Let me tell you a story. A story in bites. In bites as big as America — the big-hearted, broad-shouldered America we ridiculously optimistic newcomers must insist on. Indeed: Depend on.
It’s a local story and also a global one. The kind you can expect, here on the confluence of our two generous river matriarchs, 50 urgent salmon-miles from that grand clockwise sweep of cold North Pacific that sends out Pendleton’s wheat and Beaverton’s chips, then carries back Yokohama pickup trucks and Guangzhou widescreen TVs. Right here, to River City.
The first big bite, happened 70 years ago.
On an early morning, rainy season 1942, Japan’s Imperial Army marched into town, our family’s hometown, Djakarta in the Netherlands East Indies. They took our rubber and oil, they took our young women, they enslaved our teenaged dad and his brothers.
Our boys all made it back, all broken and bitter. The oldest shipped home from Nagasaki. After the Yanks liberated us. But our sisters and daughters and wives never returned. For the shame of it, we never spoke of it, again. Ampun’illaah.

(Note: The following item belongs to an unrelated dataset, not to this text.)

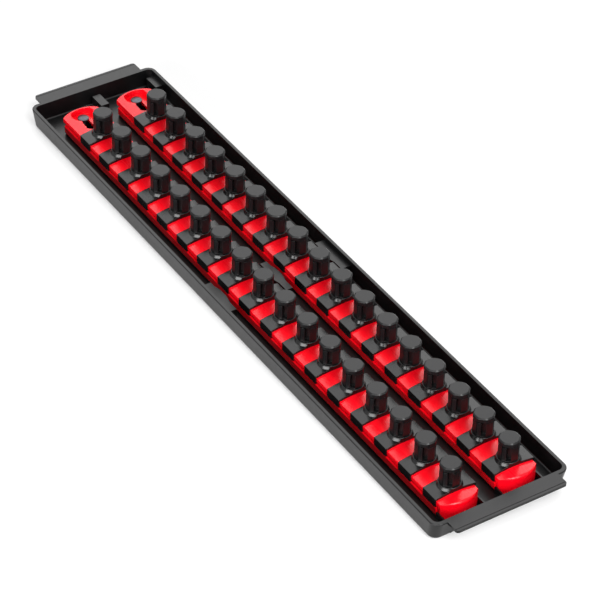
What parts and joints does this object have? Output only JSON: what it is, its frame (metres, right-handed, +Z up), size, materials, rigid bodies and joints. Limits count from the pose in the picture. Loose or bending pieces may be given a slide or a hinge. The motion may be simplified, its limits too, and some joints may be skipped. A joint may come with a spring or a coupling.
{
  "type": "socket organizer tray",
  "caption": "Long open drawer tray with two slide-locked rails, each carrying a row of clip-on twist-lock posts that hold sockets by their square drive hole.",
  "frame": {"origin": "centre of the tray's flat underside", "axes": "+X across the rails, +Y along them towards the keyhole end, +Z up"},
  "size_m": [0.0954, 0.5042, 0.0323],
  "materials": {
    "tray_plastic": "fine-textured black moulding",
    "rail_plastic": "glossy red moulding",
    "clip_plastic": "semi-matte black moulding",
    "post_plastic": "semi-matte black moulding",
    "pin_metal": "blackened, satin"
  },
  "bodies": {
    "tray": {"tray": "tray_plastic", "pin_left": "pin_metal", "pin_right": "pin_metal"},
    "rail_left": {"rail_left": "rail_plastic", "clip_bases_left": "clip_plastic"},
    "rail_right": {"rail_right": "rail_plastic", "clip_bases_right": "clip_plastic"},
    "post_left_01_body": {"post_left_01": "post_plastic"},
    "post_left_02_body": {"post_left_02": "post_plastic"},
    "post_left_03_body": {"post_left_03": "post_plastic"},
    "post_left_04_body": {"post_left_04": "post_plastic"},
    "post_left_05_body": {"post_left_05": "post_plastic"},
    "post_left_06_body": {"post_left_06": "post_plastic"},
    "post_left_07_body": {"post_left_07": "post_plastic"},
    "post_left_08_body": {"post_left_08": "post_plastic"},
    "post_left_09_body": {"post_left_09": "post_plastic"},
    "post_left_10_body": {"post_left_10": "post_plastic"},
    "post_left_11_body": {"post_left_11": "post_plastic"},
    "post_left_12_body": {"post_left_12": "post_plastic"},
    "post_left_13_body": {"post_left_13": "post_plastic"},
    "post_left_14_body": {"post_left_14": "post_plastic"},
    "post_left_15_body": {"post_left_15": "post_plastic"},
    "post_left_16_body": {"post_left_16": "post_plastic"},
    "post_left_17_body": {"post_left_17": "post_plastic"},
    "post_right_01_body": {"post_right_01": "post_plastic"},
    "post_right_02_body": {"post_right_02": "post_plastic"},
    "post_right_03_body": {"post_right_03": "post_plastic"},
    "post_right_04_body": {"post_right_04": "post_plastic"},
    "post_right_05_body": {"post_right_05": "post_plastic"},
    "post_right_06_body": {"post_right_06": "post_plastic"},
    "post_right_07_body": {"post_right_07": "post_plastic"},
    "post_right_08_body": {"post_right_08": "post_plastic"},
    "post_right_09_body": {"post_right_09": "post_plastic"},
    "post_right_10_body": {"post_right_10": "post_plastic"},
    "post_right_11_body": {"post_right_11": "post_plastic"},
    "post_right_12_body": {"post_right_12": "post_plastic"},
    "post_right_13_body": {"post_right_13": "post_plastic"},
    "post_right_14_body": {"post_right_14": "post_plastic"},
    "post_right_15_body": {"post_right_15": "post_plastic"},
    "post_right_16_body": {"post_right_16": "post_plastic"},
    "post_right_17_body": {"post_right_17": "post_plastic"}
  },
  "joints": [
    {"name": "rail_left_slide", "type": "slide", "parent": "tray", "child": "rail_left", "axis": [0, 1, 0], "range_m": [0, 0.013]},
    {"name": "rail_right_slide", "type": "slide", "parent": "tray", "child": "rail_right", "axis": [0, 1, 0], "range_m": [0, 0.013]},
    {"name": "post_left_01_turn", "type": "hinge", "parent": "rail_left", "child": "post_left_01_body", "pos_m": [-0.0206, 0.18845, 0.01608], "axis": [0, 0, 1], "range_deg": [0, 90]},
    {"name": "post_left_02_turn", "type": "hinge", "parent": "rail_left", "child": "post_left_02_body", "pos_m": [-0.0206, 0.16305, 0.01608], "axis": [0, 0, 1], "range_deg": [0, 90]},
    {"name": "post_left_03_turn", "type": "hinge", "parent": "rail_left", "child": "post_left_03_body", "pos_m": [-0.0206, 0.13765, 0.01608], "axis": [0, 0, 1], "range_deg": [0, 90]},
    {"name": "post_left_04_turn", "type": "hinge", "parent": "rail_left", "child": "post_left_04_body", "pos_m": [-0.0206, 0.11225, 0.01608], "axis": [0, 0, 1], "range_deg": [0, 90]},
    {"name": "post_left_05_turn", "type": "hinge", "parent": "rail_left", "child": "post_left_05_body", "pos_m": [-0.0206, 0.08685, 0.01608], "axis": [0, 0, 1], "range_deg": [0, 90]},
    {"name": "post_left_06_turn", "type": "hinge", "parent": "rail_left", "child": "post_left_06_body", "pos_m": [-0.0206, 0.06145, 0.01608], "axis": [0, 0, 1], "range_deg": [0, 90]},
    {"name": "post_left_07_turn", "type": "hinge", "parent": "rail_left", "child": "post_left_07_body", "pos_m": [-0.0206, 0.03605, 0.01608], "axis": [0, 0, 1], "range_deg": [0, 90]},
    {"name": "post_left_08_turn", "type": "hinge", "parent": "rail_left", "child": "post_left_08_body", "pos_m": [-0.0206, 0.01065, 0.01608], "axis": [0, 0, 1], "range_deg": [0, 90]},
    {"name": "post_left_09_turn", "type": "hinge", "parent": "rail_left", "child": "post_left_09_body", "pos_m": [-0.0206, -0.01475, 0.01608], "axis": [0, 0, 1], "range_deg": [0, 90]},
    {"name": "post_left_10_turn", "type": "hinge", "parent": "rail_left", "child": "post_left_10_body", "pos_m": [-0.0206, -0.04015, 0.01608], "axis": [0, 0, 1], "range_deg": [0, 90]},
    {"name": "post_left_11_turn", "type": "hinge", "parent": "rail_left", "child": "post_left_11_body", "pos_m": [-0.0206, -0.06555, 0.01608], "axis": [0, 0, 1], "range_deg": [0, 90]},
    {"name": "post_left_12_turn", "type": "hinge", "parent": "rail_left", "child": "post_left_12_body", "pos_m": [-0.0206, -0.09095, 0.01608], "axis": [0, 0, 1], "range_deg": [0, 90]},
    {"name": "post_left_13_turn", "type": "hinge", "parent": "rail_left", "child": "post_left_13_body", "pos_m": [-0.0206, -0.11635, 0.01608], "axis": [0, 0, 1], "range_deg": [0, 90]},
    {"name": "post_left_14_turn", "type": "hinge", "parent": "rail_left", "child": "post_left_14_body", "pos_m": [-0.0206, -0.14175, 0.01608], "axis": [0, 0, 1], "range_deg": [0, 90]},
    {"name": "post_left_15_turn", "type": "hinge", "parent": "rail_left", "child": "post_left_15_body", "pos_m": [-0.0206, -0.16715, 0.01608], "axis": [0, 0, 1], "range_deg": [0, 90]},
    {"name": "post_left_16_turn", "type": "hinge", "parent": "rail_left", "child": "post_left_16_body", "pos_m": [-0.0206, -0.19255, 0.01608], "axis": [0, 0, 1], "range_deg": [0, 90]},
    {"name": "post_left_17_turn", "type": "hinge", "parent": "rail_left", "child": "post_left_17_body", "pos_m": [-0.0206, -0.21795, 0.01608], "axis": [0, 0, 1], "range_deg": [0, 90]},
    {"name": "post_right_01_turn", "type": "hinge", "parent": "rail_right", "child": "post_right_01_body", "pos_m": [0.0206, 0.18845, 0.01608], "axis": [0, 0, 1], "range_deg": [0, 90]},
    {"name": "post_right_02_turn", "type": "hinge", "parent": "rail_right", "child": "post_right_02_body", "pos_m": [0.0206, 0.16305, 0.01608], "axis": [0, 0, 1], "range_deg": [0, 90]},
    {"name": "post_right_03_turn", "type": "hinge", "parent": "rail_right", "child": "post_right_03_body", "pos_m": [0.0206, 0.13765, 0.01608], "axis": [0, 0, 1], "range_deg": [0, 90]},
    {"name": "post_right_04_turn", "type": "hinge", "parent": "rail_right", "child": "post_right_04_body", "pos_m": [0.0206, 0.11225, 0.01608], "axis": [0, 0, 1], "range_deg": [0, 90]},
    {"name": "post_right_05_turn", "type": "hinge", "parent": "rail_right", "child": "post_right_05_body", "pos_m": [0.0206, 0.08685, 0.01608], "axis": [0, 0, 1], "range_deg": [0, 90]},
    {"name": "post_right_06_turn", "type": "hinge", "parent": "rail_right", "child": "post_right_06_body", "pos_m": [0.0206, 0.06145, 0.01608], "axis": [0, 0, 1], "range_deg": [0, 90]},
    {"name": "post_right_07_turn", "type": "hinge", "parent": "rail_right", "child": "post_right_07_body", "pos_m": [0.0206, 0.03605, 0.01608], "axis": [0, 0, 1], "range_deg": [0, 90]},
    {"name": "post_right_08_turn", "type": "hinge", "parent": "rail_right", "child": "post_right_08_body", "pos_m": [0.0206, 0.01065, 0.01608], "axis": [0, 0, 1], "range_deg": [0, 90]},
    {"name": "post_right_09_turn", "type": "hinge", "parent": "rail_right", "child": "post_right_09_body", "pos_m": [0.0206, -0.01475, 0.01608], "axis": [0, 0, 1], "range_deg": [0, 90]},
    {"name": "post_right_10_turn", "type": "hinge", "parent": "rail_right", "child": "post_right_10_body", "pos_m": [0.0206, -0.04015, 0.01608], "axis": [0, 0, 1], "range_deg": [0, 90]},
    {"name": "post_right_11_turn", "type": "hinge", "parent": "rail_right", "child": "post_right_11_body", "pos_m": [0.0206, -0.06555, 0.01608], "axis": [0, 0, 1], "range_deg": [0, 90]},
    {"name": "post_right_12_turn", "type": "hinge", "parent": "rail_right", "child": "post_right_12_body", "pos_m": [0.0206, -0.09095, 0.01608], "axis": [0, 0, 1], "range_deg": [0, 90]},
    {"name": "post_right_13_turn", "type": "hinge", "parent": "rail_right", "child": "post_right_13_body", "pos_m": [0.0206, -0.11635, 0.01608], "axis": [0, 0, 1], "range_deg": [0, 90]},
    {"name": "post_right_14_turn", "type": "hinge", "parent": "rail_right", "child": "post_right_14_body", "pos_m": [0.0206, -0.14175, 0.01608], "axis": [0, 0, 1], "range_deg": [0, 90]},
    {"name": "post_right_15_turn", "type": "hinge", "parent": "rail_right", "child": "post_right_15_body", "pos_m": [0.0206, -0.16715, 0.01608], "axis": [0, 0, 1], "range_deg": [0, 90]},
    {"name": "post_right_16_turn", "type": "hinge", "parent": "rail_right", "child": "post_right_16_body", "pos_m": [0.0206, -0.19255, 0.01608], "axis": [0, 0, 1], "range_deg": [0, 90]},
    {"name": "post_right_17_turn", "type": "hinge", "parent": "rail_right", "child": "post_right_17_body", "pos_m": [0.0206, -0.21795, 0.01608], "axis": [0, 0, 1], "range_deg": [0, 90]}
  ]
}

Sixty-five fast years later
That furious war of course ended with the awful atomic bombing of Hiroshima’s soldiers, shopkeepers, and café clerks, followed by the same fate for Nagasaki’s sleeping grandpas, working aunties, and earnest school kids.

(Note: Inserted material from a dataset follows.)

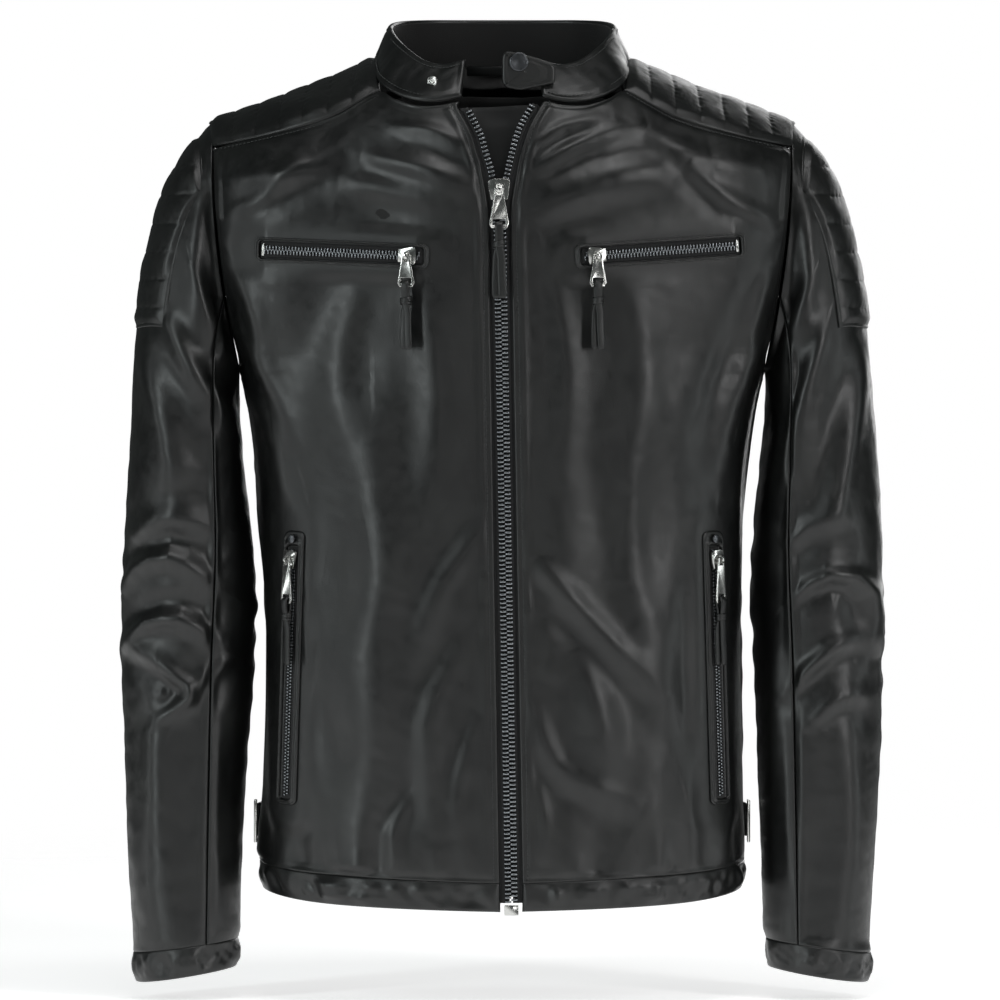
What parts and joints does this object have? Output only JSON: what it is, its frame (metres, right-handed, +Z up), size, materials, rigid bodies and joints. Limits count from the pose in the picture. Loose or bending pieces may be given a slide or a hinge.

Sixty-five years later, our mom met, quite by coincidence — if your spiritual tradition allows for auspicious accidents — Takamichi Okabe, a scholar and diplomat who during working hours represents the government of Japan as Portland’s consul-general, but on that soft summer evening was simply present expressing his own deep personal respect.
Our ma had just arrived on that circular sweep of turgid wind and water mentioned earlier; Okabe-san had strolled down from his tidy downtown office to the Japanese American Historical Plaza. Our mom is small and energetic, Okabe-san is tall and elegant. When they met, he bowed low. Lower than her five feet — a gesture full of meaning among Asians on both sides of our deep blue sea. His humbleness soothed her. She paused. Our anguished histories paused. Our achy planet paused. A shadow passed from all of us, passed from all of that. I turned toward our swollen Willamette to hide a river of tears.
Fifty short years ago
Conscientious Portlanders have been commemorating the sorrow of Hiroshima and Nagasaki, and raising the issues of nuclear power and nuclear weapons proliferation for 50 years in a row. August 6, 2012 continues this tradition.

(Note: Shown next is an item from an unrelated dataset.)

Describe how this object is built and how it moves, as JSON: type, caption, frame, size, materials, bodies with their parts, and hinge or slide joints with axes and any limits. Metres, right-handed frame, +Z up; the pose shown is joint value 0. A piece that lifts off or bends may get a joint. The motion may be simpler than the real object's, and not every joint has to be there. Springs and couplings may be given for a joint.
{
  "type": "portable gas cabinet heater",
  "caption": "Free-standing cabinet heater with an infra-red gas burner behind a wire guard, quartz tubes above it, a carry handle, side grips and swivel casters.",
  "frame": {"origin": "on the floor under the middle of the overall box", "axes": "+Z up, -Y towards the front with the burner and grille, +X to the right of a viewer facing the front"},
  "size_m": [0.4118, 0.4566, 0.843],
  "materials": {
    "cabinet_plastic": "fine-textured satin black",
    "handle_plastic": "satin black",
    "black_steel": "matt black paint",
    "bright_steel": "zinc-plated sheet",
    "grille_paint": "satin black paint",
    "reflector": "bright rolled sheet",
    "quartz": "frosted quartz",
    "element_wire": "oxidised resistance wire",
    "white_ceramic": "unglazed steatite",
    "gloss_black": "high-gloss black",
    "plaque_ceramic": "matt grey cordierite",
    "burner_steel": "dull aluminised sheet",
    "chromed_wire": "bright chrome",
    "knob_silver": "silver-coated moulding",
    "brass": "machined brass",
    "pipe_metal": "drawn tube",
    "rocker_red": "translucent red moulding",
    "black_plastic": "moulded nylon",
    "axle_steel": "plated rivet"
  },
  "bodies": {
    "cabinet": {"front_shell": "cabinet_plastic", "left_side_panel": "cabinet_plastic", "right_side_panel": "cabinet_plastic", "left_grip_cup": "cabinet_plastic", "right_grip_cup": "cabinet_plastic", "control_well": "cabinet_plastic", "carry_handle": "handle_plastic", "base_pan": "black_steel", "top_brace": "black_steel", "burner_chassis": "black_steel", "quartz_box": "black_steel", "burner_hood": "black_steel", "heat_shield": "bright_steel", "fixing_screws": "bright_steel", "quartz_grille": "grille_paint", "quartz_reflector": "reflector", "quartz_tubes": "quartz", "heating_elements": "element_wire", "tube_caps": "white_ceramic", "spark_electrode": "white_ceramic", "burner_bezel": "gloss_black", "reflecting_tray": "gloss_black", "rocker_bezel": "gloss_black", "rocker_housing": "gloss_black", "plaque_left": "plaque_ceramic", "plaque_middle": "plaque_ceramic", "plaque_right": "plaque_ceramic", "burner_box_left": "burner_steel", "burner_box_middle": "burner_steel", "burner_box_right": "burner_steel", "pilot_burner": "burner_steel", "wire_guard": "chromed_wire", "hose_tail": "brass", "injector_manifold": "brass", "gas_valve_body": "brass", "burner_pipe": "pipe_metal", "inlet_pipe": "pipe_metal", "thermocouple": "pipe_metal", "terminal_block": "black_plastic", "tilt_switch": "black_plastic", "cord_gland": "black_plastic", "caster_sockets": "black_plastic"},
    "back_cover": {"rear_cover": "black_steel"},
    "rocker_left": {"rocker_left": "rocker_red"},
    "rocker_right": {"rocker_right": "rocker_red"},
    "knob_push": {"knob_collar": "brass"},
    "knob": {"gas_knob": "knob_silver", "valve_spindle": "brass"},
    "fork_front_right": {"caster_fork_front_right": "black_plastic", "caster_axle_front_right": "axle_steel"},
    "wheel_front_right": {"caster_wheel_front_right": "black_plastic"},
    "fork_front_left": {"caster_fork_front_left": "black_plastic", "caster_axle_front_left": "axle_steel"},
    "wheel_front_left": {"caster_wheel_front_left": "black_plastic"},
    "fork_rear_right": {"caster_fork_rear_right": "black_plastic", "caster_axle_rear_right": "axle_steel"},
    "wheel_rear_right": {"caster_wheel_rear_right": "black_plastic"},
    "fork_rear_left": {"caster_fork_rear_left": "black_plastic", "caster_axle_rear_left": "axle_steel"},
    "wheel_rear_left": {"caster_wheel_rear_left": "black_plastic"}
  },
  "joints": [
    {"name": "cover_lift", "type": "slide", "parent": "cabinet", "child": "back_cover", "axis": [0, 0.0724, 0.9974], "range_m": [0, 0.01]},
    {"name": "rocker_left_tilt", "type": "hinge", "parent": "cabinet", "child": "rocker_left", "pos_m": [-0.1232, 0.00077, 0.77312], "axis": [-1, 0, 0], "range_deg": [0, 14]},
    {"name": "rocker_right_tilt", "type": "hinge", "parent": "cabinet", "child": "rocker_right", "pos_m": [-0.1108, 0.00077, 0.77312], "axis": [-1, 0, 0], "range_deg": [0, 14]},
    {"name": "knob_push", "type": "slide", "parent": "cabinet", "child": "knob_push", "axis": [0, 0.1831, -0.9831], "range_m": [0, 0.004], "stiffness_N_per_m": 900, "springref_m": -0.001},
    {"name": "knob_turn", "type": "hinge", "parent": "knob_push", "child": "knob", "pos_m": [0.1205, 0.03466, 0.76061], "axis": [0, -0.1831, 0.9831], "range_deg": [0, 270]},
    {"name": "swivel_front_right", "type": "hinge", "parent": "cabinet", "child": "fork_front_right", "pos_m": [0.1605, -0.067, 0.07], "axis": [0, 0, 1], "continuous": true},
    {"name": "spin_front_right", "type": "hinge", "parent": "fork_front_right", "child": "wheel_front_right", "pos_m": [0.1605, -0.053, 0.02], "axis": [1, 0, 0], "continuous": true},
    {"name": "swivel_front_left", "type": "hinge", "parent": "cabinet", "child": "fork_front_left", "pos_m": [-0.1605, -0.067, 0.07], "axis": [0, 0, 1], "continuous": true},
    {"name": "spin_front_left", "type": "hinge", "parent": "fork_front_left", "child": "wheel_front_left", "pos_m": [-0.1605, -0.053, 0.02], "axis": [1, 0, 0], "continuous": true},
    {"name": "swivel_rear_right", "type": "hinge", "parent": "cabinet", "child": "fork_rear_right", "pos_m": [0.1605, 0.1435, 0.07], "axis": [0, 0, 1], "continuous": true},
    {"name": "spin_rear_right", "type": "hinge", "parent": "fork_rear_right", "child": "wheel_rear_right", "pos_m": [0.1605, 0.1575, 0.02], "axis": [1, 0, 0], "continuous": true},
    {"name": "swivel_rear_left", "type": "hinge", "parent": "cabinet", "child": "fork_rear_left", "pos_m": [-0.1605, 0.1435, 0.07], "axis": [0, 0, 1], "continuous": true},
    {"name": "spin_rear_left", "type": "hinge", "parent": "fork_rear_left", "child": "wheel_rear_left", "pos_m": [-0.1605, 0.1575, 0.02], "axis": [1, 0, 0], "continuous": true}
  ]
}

The first such event, our grandelder of nuclear protest Carol Umer will tell you, was on August 6, 1962. Back then, the United States and the Soviet Union were at the brink of nuclear confrontation over the political and military division of Europe. Ms. Umer, an organizer for Portland Women for Peace way back then and an organizer with Oregon Physicians for Social Responsibility today, recalls how in 1962 both Cold War rivals were still determinedly testing atomic weapons in the open atmosphere. In our shared air.
Committed to begin local opposition to nuclear power, Ms. Umer and her college classmates organized a walk around Portland approximating the area of Hiroshima neighborhoods, businesses, and workplaces incinerated by the detonation of that first atomic device.
"Families called out by Portland Women for Peace, by American Friends Service Committee, and Fellowship for Reconciliation," she remembers, "met our marchers in the city center for that very first observance, pledging to work tirelessly for abolition of nuclear weapons."
This year, on another August 6 evening, Ms. Umer again played her part organizing another demonstration of Portland opposition to the use of the kind of power that destroyed two vigorous cities 67 years ago, that shifted national budgets and international relations forever, that killed and wounded and left homeless thousands more when its civilian use has gone terribly-terribly wrong.
Takamichi Okabe was also there, again as a simply sincere Japanese citizen and Portland resident. And our family went too, to tell Okabe-san how we sorrow for Sendai’s hungry tsunami and for Fukushima’s ongoing nightmare.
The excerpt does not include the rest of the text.